[YOUR INSTRUCTIONS] Return each line holding the string "point".

— start —

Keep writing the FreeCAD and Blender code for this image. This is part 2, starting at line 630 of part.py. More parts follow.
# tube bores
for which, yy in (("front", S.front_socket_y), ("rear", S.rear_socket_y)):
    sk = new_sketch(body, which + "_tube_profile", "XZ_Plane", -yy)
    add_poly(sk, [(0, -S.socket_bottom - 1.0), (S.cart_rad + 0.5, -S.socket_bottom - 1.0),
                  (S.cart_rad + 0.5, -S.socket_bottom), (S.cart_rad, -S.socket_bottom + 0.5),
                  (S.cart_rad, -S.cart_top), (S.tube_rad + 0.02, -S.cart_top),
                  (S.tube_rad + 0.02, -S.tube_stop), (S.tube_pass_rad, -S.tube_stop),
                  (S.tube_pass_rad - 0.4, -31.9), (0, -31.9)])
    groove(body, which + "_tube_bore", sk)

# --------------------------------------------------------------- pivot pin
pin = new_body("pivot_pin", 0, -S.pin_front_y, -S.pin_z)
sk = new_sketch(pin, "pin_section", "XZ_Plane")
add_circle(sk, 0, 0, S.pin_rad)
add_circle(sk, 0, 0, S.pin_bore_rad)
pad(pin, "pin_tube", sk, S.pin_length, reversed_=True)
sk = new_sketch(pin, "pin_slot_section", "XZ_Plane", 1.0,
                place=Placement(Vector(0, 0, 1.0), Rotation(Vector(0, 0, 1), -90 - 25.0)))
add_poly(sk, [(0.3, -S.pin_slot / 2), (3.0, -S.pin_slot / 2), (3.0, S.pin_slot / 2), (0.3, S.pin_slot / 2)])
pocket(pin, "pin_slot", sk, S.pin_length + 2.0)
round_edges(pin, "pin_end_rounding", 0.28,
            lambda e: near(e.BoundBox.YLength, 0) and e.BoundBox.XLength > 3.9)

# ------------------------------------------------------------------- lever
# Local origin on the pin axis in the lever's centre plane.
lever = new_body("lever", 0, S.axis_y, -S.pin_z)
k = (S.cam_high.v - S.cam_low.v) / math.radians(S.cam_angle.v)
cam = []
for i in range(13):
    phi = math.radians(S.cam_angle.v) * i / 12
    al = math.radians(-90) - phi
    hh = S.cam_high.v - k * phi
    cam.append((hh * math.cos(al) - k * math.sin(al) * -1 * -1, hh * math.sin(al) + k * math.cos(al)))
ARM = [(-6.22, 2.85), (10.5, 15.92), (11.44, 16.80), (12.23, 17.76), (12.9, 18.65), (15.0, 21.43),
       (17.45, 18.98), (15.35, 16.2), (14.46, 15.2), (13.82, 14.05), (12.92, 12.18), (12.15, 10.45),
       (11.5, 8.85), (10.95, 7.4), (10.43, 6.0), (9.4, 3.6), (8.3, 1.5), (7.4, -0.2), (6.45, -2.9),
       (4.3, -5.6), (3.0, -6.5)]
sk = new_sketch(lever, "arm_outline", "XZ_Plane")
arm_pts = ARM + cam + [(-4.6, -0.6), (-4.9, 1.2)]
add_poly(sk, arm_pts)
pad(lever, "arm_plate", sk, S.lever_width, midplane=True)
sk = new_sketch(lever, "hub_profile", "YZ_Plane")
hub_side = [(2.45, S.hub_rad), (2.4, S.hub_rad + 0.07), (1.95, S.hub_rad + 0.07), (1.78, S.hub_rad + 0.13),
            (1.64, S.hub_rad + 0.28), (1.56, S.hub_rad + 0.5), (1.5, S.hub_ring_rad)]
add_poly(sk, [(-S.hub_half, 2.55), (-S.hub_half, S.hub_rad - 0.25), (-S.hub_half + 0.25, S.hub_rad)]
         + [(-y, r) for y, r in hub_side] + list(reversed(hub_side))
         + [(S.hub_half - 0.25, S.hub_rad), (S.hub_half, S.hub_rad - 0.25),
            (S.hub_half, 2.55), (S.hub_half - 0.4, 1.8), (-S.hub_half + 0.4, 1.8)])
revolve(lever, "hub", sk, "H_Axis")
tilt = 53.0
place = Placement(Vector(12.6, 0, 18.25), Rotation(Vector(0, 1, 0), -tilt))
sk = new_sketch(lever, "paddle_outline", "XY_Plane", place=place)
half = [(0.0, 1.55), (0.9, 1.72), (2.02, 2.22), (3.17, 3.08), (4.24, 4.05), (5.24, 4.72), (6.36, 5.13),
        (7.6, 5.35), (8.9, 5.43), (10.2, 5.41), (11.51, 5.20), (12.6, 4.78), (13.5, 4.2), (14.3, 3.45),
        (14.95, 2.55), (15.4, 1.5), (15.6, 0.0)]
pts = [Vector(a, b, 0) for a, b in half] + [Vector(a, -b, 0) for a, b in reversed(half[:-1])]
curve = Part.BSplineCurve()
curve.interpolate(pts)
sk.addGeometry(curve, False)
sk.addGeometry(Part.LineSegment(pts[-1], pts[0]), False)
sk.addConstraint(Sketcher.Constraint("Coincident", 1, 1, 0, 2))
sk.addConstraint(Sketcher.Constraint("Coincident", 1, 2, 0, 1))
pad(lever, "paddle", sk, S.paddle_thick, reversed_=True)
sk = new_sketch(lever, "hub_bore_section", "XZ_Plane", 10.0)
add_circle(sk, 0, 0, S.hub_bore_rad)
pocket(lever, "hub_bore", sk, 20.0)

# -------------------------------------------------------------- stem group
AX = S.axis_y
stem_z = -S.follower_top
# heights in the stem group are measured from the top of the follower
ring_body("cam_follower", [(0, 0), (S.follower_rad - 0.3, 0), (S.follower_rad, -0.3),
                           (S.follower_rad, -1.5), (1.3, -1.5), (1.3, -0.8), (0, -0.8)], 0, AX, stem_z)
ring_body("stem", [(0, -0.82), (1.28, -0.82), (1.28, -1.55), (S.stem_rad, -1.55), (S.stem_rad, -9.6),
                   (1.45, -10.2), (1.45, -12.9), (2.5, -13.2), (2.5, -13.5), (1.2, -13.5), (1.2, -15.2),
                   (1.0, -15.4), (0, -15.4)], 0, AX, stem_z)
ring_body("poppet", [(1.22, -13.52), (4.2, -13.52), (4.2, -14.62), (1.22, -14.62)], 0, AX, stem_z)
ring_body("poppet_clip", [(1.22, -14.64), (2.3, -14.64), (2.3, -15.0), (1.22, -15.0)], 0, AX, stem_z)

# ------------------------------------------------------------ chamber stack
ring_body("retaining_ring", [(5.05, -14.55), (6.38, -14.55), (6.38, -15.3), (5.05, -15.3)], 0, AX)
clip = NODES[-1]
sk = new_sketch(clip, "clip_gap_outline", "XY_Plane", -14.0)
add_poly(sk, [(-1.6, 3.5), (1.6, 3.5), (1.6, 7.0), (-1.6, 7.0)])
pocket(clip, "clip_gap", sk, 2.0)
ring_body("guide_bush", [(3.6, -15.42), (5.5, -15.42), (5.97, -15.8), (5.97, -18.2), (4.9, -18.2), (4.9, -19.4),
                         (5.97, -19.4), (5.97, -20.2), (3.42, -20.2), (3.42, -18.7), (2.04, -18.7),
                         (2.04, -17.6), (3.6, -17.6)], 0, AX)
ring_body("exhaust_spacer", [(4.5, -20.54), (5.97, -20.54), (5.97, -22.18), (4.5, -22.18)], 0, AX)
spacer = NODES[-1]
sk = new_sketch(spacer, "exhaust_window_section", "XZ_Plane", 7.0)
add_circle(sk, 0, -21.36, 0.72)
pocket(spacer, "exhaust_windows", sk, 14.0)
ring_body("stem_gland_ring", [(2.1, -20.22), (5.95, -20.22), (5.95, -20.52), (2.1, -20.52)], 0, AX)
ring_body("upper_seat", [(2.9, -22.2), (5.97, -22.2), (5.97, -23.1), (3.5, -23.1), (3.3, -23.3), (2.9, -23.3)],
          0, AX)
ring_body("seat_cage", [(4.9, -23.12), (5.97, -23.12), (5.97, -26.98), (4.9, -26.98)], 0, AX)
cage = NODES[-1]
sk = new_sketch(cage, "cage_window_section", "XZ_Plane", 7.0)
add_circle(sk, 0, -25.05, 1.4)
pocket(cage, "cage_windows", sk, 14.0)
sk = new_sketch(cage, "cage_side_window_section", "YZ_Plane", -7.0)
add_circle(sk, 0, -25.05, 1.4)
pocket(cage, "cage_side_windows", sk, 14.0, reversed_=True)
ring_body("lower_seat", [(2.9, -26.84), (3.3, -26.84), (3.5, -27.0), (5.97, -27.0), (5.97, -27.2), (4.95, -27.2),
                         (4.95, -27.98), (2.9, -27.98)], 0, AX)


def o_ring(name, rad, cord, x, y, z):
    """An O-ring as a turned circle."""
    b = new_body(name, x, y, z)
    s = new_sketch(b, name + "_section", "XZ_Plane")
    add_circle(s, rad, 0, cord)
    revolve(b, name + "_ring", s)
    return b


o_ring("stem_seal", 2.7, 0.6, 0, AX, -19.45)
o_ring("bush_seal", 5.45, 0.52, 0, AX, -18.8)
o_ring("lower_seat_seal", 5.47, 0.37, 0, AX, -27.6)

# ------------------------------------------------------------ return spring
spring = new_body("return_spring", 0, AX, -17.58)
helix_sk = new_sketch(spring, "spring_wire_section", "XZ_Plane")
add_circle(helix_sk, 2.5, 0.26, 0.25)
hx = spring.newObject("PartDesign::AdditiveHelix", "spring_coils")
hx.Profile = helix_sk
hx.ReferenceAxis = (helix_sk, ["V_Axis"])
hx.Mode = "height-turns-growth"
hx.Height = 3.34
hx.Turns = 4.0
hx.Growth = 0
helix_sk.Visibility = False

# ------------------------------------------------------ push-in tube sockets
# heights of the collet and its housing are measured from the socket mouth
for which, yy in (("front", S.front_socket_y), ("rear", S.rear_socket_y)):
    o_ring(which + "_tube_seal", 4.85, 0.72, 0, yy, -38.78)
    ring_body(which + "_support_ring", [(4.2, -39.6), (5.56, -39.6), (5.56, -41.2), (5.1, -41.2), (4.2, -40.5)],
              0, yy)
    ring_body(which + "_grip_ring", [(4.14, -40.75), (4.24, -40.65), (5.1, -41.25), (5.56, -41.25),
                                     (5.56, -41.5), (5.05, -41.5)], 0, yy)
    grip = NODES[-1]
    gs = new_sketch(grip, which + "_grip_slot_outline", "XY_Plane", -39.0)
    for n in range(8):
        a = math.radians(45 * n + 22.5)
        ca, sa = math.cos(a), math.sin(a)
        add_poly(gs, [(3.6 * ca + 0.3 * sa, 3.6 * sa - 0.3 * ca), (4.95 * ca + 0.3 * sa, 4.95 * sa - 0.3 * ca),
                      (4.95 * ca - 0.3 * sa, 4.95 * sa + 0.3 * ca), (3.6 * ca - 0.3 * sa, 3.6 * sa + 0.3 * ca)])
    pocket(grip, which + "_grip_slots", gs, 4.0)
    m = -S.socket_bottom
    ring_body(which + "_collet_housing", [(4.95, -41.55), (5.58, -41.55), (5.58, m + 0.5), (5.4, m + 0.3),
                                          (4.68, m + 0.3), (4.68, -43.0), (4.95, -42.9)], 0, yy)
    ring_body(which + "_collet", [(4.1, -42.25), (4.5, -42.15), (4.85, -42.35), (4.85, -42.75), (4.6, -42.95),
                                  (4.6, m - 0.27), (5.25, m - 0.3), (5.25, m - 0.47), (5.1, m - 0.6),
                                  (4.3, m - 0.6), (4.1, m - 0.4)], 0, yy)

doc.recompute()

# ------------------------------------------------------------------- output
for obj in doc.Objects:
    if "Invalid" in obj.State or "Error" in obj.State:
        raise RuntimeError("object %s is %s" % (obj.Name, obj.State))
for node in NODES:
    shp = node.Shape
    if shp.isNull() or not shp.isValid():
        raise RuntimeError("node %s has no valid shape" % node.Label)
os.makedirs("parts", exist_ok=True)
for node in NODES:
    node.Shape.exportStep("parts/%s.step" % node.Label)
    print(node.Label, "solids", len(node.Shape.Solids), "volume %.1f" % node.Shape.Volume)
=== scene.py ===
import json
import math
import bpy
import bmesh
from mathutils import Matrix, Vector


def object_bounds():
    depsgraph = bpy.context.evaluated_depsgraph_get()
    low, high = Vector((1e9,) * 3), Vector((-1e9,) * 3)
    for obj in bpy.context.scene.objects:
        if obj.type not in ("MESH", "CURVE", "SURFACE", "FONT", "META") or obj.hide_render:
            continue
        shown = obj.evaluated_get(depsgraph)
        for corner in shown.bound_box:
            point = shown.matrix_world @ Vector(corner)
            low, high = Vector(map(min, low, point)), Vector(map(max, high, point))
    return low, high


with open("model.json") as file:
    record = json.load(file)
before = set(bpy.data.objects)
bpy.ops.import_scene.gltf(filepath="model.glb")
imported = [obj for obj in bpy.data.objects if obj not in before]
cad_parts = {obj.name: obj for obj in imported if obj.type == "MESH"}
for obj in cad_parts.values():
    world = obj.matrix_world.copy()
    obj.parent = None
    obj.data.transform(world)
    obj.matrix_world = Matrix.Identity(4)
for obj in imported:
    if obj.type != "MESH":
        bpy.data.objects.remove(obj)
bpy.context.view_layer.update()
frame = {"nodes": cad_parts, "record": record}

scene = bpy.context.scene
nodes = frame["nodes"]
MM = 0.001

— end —
— start —

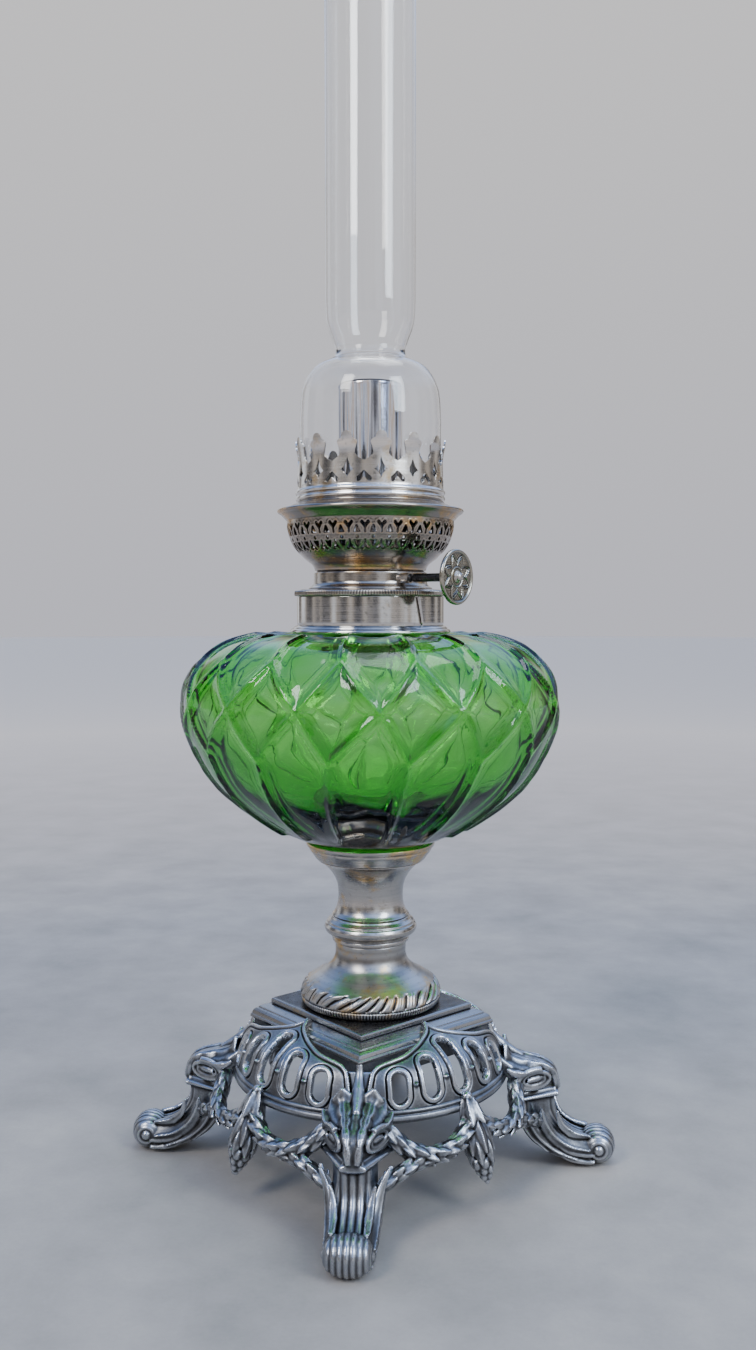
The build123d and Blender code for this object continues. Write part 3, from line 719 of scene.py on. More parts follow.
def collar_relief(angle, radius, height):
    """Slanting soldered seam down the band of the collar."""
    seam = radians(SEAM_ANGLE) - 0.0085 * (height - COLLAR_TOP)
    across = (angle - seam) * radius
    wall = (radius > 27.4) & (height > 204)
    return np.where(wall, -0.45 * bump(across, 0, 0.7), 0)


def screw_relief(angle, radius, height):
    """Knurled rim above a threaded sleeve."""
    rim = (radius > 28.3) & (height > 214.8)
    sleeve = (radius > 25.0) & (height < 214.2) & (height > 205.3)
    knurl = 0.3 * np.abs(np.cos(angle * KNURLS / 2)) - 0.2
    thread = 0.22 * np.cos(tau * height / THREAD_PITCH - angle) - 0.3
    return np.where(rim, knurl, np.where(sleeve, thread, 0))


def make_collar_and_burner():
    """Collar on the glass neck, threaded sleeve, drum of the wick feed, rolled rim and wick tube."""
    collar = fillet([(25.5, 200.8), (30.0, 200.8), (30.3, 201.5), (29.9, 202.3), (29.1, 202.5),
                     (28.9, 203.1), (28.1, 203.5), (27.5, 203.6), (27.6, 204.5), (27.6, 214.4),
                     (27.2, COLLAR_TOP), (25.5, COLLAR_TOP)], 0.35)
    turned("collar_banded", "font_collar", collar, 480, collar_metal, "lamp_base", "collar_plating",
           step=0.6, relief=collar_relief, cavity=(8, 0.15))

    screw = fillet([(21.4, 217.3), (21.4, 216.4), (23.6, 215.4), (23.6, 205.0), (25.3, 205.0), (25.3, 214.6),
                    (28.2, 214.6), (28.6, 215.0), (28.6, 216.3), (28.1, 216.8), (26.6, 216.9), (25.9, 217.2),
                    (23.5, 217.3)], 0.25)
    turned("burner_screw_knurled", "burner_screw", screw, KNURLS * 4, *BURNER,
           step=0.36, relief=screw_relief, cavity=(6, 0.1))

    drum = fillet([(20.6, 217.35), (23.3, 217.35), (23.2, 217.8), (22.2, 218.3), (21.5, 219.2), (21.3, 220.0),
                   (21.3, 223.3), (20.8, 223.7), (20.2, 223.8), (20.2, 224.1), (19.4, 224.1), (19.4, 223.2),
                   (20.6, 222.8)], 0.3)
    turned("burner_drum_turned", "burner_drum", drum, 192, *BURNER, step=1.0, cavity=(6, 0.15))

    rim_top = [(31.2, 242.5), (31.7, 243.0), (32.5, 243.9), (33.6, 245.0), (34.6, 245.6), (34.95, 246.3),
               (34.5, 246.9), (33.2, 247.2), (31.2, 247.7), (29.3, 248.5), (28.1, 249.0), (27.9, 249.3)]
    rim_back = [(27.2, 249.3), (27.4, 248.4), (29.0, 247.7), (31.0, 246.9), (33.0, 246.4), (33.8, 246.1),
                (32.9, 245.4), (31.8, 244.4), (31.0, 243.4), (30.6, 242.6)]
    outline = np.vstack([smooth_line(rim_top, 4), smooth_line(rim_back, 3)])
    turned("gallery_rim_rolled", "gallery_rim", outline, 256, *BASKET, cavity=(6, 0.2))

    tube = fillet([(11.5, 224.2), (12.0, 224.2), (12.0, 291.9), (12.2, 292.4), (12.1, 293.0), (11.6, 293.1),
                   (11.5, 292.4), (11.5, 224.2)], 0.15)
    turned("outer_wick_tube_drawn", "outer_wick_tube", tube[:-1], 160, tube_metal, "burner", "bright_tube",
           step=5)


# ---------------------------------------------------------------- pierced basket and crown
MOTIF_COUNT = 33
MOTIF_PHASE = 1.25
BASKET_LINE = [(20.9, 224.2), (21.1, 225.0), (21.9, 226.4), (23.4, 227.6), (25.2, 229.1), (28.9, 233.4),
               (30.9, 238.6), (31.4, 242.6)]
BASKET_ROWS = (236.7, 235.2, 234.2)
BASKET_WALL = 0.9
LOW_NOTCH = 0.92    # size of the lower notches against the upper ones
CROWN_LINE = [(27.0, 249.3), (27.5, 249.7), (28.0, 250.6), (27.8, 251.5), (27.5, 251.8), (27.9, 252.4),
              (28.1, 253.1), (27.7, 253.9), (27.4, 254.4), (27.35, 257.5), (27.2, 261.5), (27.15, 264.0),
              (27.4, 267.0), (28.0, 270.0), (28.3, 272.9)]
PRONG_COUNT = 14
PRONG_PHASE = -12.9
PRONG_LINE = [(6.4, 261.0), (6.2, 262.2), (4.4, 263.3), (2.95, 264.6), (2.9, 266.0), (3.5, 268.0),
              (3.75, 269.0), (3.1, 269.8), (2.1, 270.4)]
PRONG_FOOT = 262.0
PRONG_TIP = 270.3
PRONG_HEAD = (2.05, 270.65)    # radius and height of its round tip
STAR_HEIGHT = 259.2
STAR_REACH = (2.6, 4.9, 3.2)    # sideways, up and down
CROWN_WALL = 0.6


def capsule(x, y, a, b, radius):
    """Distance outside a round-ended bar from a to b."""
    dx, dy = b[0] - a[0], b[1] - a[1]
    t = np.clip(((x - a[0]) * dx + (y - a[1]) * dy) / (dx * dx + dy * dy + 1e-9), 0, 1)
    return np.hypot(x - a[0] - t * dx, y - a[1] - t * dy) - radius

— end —

[ANSWER IN FULL]
            point = shown.matrix_world @ Vector(corner)
            low, high = Vector(map(min, low, point)), Vector(map(max, high, point))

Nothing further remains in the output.